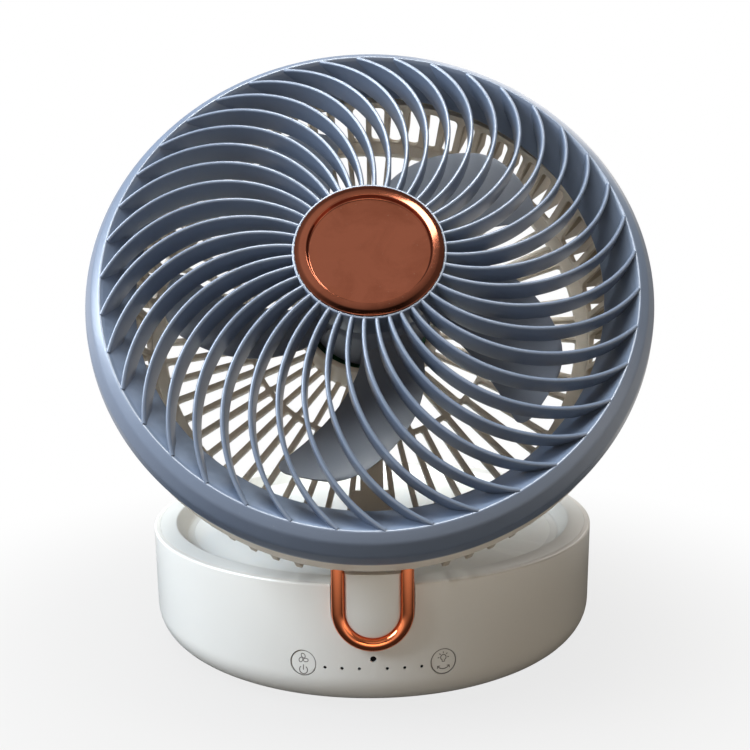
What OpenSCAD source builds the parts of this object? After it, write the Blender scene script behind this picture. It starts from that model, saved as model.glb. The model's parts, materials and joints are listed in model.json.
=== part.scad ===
// Folding camping fan. A fan head leans back on a U-shaped arm, hinged over a round
// battery base with a lamp dish in its top. The base swings on a foot hidden under it.
// Origin: on the floor under the base's axis. +Z is up and the front faces -Y.

/* [Head] */
// Backward lean of the head from upright, degrees
lean = 29.3; // [0:0.1:35]
// Radius of the front grille's lip
lip_r = 97; // [96:0.5:98]
// How far the middle of the grille stands out of the lip's plane
vane_rise = 10.2; // [8:0.2:12]
// Number of curved vanes in the front grille
vane_count = 40; // [30:1:44]
// Thickness of a vane
vane_t = 1.5; // [1.2:0.1:1.8]
// Number of impeller blades
blade_count = 5; // [3:1:6]
// Radius of the impeller at its blade tips
blade_r = 78; // [72:1:80]
// Number of ribs in the rear face outside its middle ring
rear_ribs = 60; // [40:1:64]
// Number of ribs in the rear face inside its middle ring
inner_ribs = 40; // [24:1:44]
// Number of ribs in the side wall
side_ribs = 72; // [48:4:76]

/* [Base] */
// Radius of the base at its top edge
base_r = 101.9; // [100:0.1:104]
// Height of the base's top above the floor
base_top = 51; // [50:0.5:53]
// Thickness of the moulded walls
wall = 2.5; // [2:0.1:2.8]
// Width of the rim round the lamp dish
rim_w = 9.9; // [9.5:0.1:13]
// Depth of the lamp dish
dish_depth = 6.3; // [5:0.1:7]
// Lean of the dish's wall from upright
dish_lean = 34; // [5:1:36]
// Number of lamp chips under the dish
lamp_count = 16; // [8:1:24]

/* [Arm] */
// Width of the U-shaped arm
arm_w = 30; // [28:0.5:31]
// Width of the plated trim round the arm
trim_w = 4.9; // [4:0.1:5.2]
// Height of the hinge axis above the base's top
hinge_rise = 10; // [9.5:0.1:12]

/* [Controls] */
// Radius of a push button's cap
button_r = 4.9; // [4.5:0.1:6]
// Angle of each button from the front
button_a = 14.8; // [14:0.1:18]
// Angle between neighbouring indicator lamps
lamp_pitch = 3.6; // [3:0.1:3.7]

/* [Drive] */
// Teeth of the fixed gear on the foot
sun_teeth = 48; // [40:2:50]
// Teeth of the swing motor's gear
drive_teeth = 16; // [14:2:18]

/* [Hidden] */
$fn = 96;
fine = 144;
cut = 1;

// Running clearance of a shaft in its bore, and the gap between trim pieces
run = 0.05;
gap = 0.4;

// Screws stand in rings of four, between the sides
screw_count = 4;
screw_a = 45;

// Levels of the base, from the floor up
pad_t = 1.5;
foot_t = 3;
shell_z = 2.1;
floor_z = 6;
floor_t = 2.5;
gear_z = 9.5;
gear_t = 4;
post_top = 16;
dish_z = base_top - dish_depth;
button_z = base_top - 30.8;
lamp_z = base_top - 31.8;
lamp_first = 2.9;
receiver_z = base_top - 28.1;

// Radii of the base
shell_fillet = 14.6;
draft = 0.8;
post_r = 9;
foot_r = base_r - 32.4;
pad_r = foot_r - 5.5;
recess_r = foot_r + 1;
dish_r = base_r - rim_w;
lamp_r = dish_r - 8;
ledge_w = 10;
cover_screw_r = lamp_r - 4;
lamp_board_r = cover_screw_r - 19;
lamp_board_post_r = lamp_board_r - 5;

// Main board, upright behind the controls
board_w = 68;
board_y = 17.5 - base_r;
board_t = 1.6;
board_low = shell_z + 6;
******
_What you should do_
Return each line with "behind".

_Output of the exercise_
What OpenSCAD source builds the parts of this object? After it, write the Blender scene script behind this picture. It starts from that model, saved as model.glb. The model's parts, materials and joints are listed in model.json.
// Main board, upright behind the controls